Should that hurdle give way convincingly (volume, close above), fresh upside toward 26,200–26,300 may come into view in the medium term.
Supporting Floors
On the downside, a pullback toward 25,300–25,400 is expected to find buyers. A failure to hold above that could raise questions about sustainability of rally in the short term.
Volatility, Sentiment Reversals, and Global Shocks
Markets are particularly vulnerable to global risk shocks — e.g. U.S. Fed surprises, China data, geopolitical flareups, crude supply disruptions. A negative twist could spur knee-jerk selling.
Also, if the rally becomes too narrow (leadership concentrated in just a few large names), it loses structural strength.
Earnings & Valuation Risks
While many stocks show strong forward-looking optimism, some valuations are already elevated. If Q2 earnings disappoint or guidance weakens, the market may see reversion.
Section III: Sectoral & Stock Themes to Watch
Banking & Financials as Rally Anchors
Banking stocks have shown fresh vigor, especially private banks. Gains in the financial index have been important in pulling the broader market up. With credit growth, margin outlook and asset quality in focus, this sector remains pivotal for continuation of trend.
Consumer, Auto & Durables
Durable consumption and auto names are riding hopes of festive demand. With urban consumption dynamics improving, names in these segments often attract rotation flows from pockets of strength.
FMCG & Consumer Staples
Relatively defensive but also stable in earnings, FMCG names can provide ballast in case of short-lived reversals. Outperformance here often signals market comfort.
Midcaps & Smallcaps as Sentiment Barometer
If gains in small- and midcap indices keep pace with largecaps, the rally gains legitimacy. Underperformance could suggest risk skew returning.
Watch for Earnings Surprises & Surprises in Key Names
Key Q2 earnings from major largecaps and sectoral bellwethers (e.g. banks, auto, consumer) will act as triggers. Any deviation from expectations may tilt sentiment.
Section IV: Strategy Roadmap for Investors & Traders
For Long-Only / Positional Investors
- Use dips toward 25,300–25,400 to build exposure in high-quality largecaps with visible earnings.

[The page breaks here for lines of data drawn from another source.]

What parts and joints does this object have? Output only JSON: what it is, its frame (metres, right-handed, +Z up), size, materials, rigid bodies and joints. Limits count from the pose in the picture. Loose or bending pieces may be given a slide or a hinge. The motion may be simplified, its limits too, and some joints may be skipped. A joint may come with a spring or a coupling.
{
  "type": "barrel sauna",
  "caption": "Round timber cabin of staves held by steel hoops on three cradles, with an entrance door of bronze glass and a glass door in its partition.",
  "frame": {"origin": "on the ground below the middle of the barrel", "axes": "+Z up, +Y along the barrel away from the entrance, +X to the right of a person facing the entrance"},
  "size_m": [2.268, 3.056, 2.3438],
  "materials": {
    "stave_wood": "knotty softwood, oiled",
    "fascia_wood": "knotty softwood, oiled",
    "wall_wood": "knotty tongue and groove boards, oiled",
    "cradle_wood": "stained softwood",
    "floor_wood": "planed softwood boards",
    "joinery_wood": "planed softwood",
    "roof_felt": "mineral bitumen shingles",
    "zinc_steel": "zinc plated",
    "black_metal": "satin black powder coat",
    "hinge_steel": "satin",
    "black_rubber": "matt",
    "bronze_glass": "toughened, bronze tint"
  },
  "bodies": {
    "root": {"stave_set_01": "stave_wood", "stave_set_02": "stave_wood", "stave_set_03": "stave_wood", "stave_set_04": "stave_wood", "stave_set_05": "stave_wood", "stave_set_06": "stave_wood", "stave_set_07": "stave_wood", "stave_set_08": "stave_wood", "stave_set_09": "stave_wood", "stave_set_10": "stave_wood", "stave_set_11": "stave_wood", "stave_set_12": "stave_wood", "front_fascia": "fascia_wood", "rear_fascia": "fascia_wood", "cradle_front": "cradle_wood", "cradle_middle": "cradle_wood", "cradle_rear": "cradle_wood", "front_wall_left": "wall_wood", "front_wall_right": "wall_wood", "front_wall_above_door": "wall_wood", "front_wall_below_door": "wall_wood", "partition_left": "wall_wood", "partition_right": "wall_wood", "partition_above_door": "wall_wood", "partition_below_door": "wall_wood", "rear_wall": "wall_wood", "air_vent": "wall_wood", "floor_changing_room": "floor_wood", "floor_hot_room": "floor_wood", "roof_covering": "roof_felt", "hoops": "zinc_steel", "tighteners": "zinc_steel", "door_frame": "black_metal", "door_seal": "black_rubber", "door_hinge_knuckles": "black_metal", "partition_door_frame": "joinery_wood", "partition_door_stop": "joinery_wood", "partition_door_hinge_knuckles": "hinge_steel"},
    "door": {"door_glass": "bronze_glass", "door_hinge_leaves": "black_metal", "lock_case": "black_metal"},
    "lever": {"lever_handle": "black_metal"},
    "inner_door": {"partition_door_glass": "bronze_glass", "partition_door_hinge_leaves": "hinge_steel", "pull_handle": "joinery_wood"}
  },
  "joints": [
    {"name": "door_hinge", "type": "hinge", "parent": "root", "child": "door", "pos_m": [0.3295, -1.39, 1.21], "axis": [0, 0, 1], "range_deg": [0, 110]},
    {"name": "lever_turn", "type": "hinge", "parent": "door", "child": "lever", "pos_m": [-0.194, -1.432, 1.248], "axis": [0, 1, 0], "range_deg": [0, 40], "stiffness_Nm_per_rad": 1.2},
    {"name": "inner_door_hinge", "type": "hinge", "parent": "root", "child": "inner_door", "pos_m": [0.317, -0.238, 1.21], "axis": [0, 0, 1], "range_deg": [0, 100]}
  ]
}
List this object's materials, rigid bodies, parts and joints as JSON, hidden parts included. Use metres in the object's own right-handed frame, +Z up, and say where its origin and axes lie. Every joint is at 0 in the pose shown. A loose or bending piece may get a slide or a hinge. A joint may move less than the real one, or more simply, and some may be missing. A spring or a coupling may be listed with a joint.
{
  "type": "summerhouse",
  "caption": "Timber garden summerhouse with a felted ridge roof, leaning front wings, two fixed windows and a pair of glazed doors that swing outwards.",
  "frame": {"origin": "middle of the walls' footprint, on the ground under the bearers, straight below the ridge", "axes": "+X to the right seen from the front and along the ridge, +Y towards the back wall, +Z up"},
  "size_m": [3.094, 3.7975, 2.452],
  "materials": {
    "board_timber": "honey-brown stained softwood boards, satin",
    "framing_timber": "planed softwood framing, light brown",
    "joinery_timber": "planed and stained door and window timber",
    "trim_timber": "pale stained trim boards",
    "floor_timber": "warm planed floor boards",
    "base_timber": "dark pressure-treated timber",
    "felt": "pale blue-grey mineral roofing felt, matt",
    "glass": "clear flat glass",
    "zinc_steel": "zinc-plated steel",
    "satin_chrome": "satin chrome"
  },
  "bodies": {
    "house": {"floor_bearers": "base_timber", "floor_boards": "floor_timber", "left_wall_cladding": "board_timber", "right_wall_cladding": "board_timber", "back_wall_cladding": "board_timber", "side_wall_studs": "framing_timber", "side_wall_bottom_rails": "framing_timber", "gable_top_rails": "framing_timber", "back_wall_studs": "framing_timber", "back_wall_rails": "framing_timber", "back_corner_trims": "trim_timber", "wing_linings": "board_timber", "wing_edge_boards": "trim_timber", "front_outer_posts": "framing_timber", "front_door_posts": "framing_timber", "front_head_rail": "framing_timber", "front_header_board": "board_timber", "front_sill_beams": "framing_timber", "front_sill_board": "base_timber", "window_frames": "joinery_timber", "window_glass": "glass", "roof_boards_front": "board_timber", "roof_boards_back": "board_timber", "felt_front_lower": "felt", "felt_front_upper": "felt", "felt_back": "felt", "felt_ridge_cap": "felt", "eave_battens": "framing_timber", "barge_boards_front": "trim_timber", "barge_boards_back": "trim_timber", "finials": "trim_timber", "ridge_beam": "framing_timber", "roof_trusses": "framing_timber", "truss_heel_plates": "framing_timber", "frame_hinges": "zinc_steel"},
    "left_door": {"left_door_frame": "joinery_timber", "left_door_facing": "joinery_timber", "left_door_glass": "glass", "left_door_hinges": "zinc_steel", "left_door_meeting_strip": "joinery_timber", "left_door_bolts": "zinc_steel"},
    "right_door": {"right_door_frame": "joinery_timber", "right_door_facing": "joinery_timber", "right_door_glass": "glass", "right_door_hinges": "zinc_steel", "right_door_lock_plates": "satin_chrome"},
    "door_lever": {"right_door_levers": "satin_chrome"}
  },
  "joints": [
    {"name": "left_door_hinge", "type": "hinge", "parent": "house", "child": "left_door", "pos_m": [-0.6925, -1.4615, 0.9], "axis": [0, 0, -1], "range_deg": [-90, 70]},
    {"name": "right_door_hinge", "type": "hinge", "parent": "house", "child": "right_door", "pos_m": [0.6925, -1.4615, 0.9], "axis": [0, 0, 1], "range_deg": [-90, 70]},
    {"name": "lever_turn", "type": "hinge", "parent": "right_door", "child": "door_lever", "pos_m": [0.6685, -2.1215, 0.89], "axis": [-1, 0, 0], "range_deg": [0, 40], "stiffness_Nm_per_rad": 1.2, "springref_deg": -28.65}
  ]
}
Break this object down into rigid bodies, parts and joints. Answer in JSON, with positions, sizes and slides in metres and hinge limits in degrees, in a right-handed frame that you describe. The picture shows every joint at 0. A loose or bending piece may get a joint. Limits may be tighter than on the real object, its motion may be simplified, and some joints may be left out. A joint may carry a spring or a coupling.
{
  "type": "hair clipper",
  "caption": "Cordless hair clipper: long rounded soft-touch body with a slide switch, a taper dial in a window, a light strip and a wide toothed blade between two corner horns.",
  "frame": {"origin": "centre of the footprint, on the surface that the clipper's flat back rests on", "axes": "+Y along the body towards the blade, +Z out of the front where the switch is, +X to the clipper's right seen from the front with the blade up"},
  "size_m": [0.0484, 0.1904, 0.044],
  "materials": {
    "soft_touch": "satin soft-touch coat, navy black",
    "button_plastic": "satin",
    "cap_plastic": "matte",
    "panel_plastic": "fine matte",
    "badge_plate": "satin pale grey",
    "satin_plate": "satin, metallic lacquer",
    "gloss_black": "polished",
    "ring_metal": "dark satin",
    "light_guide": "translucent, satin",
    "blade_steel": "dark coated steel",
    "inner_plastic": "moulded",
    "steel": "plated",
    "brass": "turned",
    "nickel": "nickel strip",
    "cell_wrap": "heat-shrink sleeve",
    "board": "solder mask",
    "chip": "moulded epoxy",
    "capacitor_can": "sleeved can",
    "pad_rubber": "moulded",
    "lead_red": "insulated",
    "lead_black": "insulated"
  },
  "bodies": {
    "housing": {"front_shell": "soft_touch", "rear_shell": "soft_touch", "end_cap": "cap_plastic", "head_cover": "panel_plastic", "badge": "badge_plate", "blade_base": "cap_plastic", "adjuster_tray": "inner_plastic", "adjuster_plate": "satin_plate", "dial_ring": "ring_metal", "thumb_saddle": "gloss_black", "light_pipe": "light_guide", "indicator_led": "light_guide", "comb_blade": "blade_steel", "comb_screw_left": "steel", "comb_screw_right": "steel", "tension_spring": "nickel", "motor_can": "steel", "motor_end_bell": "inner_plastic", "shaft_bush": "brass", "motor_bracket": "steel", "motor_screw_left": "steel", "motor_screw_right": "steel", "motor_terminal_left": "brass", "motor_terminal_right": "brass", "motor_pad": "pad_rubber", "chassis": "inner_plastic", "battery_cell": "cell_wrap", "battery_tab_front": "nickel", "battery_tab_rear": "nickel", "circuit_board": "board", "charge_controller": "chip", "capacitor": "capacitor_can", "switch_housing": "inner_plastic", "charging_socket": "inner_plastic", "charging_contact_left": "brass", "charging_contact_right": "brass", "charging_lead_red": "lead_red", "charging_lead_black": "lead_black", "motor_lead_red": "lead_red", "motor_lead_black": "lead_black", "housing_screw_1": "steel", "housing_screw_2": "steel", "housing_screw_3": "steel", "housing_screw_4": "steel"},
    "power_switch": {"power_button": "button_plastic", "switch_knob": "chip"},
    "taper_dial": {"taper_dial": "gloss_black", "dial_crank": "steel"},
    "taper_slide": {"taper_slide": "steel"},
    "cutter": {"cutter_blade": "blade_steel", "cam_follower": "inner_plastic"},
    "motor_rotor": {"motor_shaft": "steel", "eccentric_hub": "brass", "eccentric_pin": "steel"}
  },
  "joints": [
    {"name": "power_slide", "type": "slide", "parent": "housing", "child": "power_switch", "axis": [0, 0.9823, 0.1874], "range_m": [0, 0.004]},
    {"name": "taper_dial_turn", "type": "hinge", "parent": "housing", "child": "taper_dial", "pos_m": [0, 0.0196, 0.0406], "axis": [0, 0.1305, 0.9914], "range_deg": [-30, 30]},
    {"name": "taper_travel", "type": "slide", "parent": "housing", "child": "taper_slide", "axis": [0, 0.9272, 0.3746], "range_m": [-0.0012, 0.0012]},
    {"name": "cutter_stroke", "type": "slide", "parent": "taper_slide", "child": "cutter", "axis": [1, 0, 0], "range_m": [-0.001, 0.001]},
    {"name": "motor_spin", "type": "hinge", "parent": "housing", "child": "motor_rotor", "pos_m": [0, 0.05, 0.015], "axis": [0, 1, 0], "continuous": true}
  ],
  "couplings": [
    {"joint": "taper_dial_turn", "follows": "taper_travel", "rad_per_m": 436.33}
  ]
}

- Avoid aggressive bets near resistance unless there is clarity of breakout.
- Maintain portfolio diversification — don’t overconcentrate in momentum plays.
For Intraday / Momentum Traders
- Watch opening trends: early signals via GIFT Nifty and pre-market hints may guide bias.
- Lead with banking and high-beta names, but respect resistance zones.
- Use tight stop-losses; a swift reversal is plausible near 25,700+.
Risk Management
- Scale out partial profits near resistance zones.
- Watch global cues (dollar, U.S. yields, geopolitical news).
- Be ready to take shelter if markets violate support.
Section V: Scenarios & Probabilities
Scenario | Trigger | Likely Path | Implication |
Bullish Breakout | Sustained close above 25,669 | Rally toward 26,000 → 26,200+ | Momentum extends; room for further upside |
Rangebound / Chop | Resistance holds, limited follow-through | Oscillate between 25,300 and 25,700 | Rotational moves; selective stock picks win |
Pullback / Reversal | Break below 25,300 support | Slide toward 25,000–25,200 | Reassessment of trend; defensive names gain |
A breakout scenario has the highest upside potential, but the risk of a disappointment around resistance is not trivial. Hence, prudent positioning is key.
Section VI: Market Outlook & Forward View
- Near term (1 week): A showdown around 25,600—25,700. If the index breaches cleanly, optimism may feed further gains.
- Medium term (1–2 months): If global cues align, markets could challenge 26,200–26,300. But risk of rotation or sectoral divergences will persist.
- Watch variables: Global interest rate moves, U.S. economic data, India–U.S. trade developments, crude prices, Q2 earnings surprises.
In this backdrop, the market seems to be positioning for festive season optimism. But the path upward will demand confirmation, not merely faith.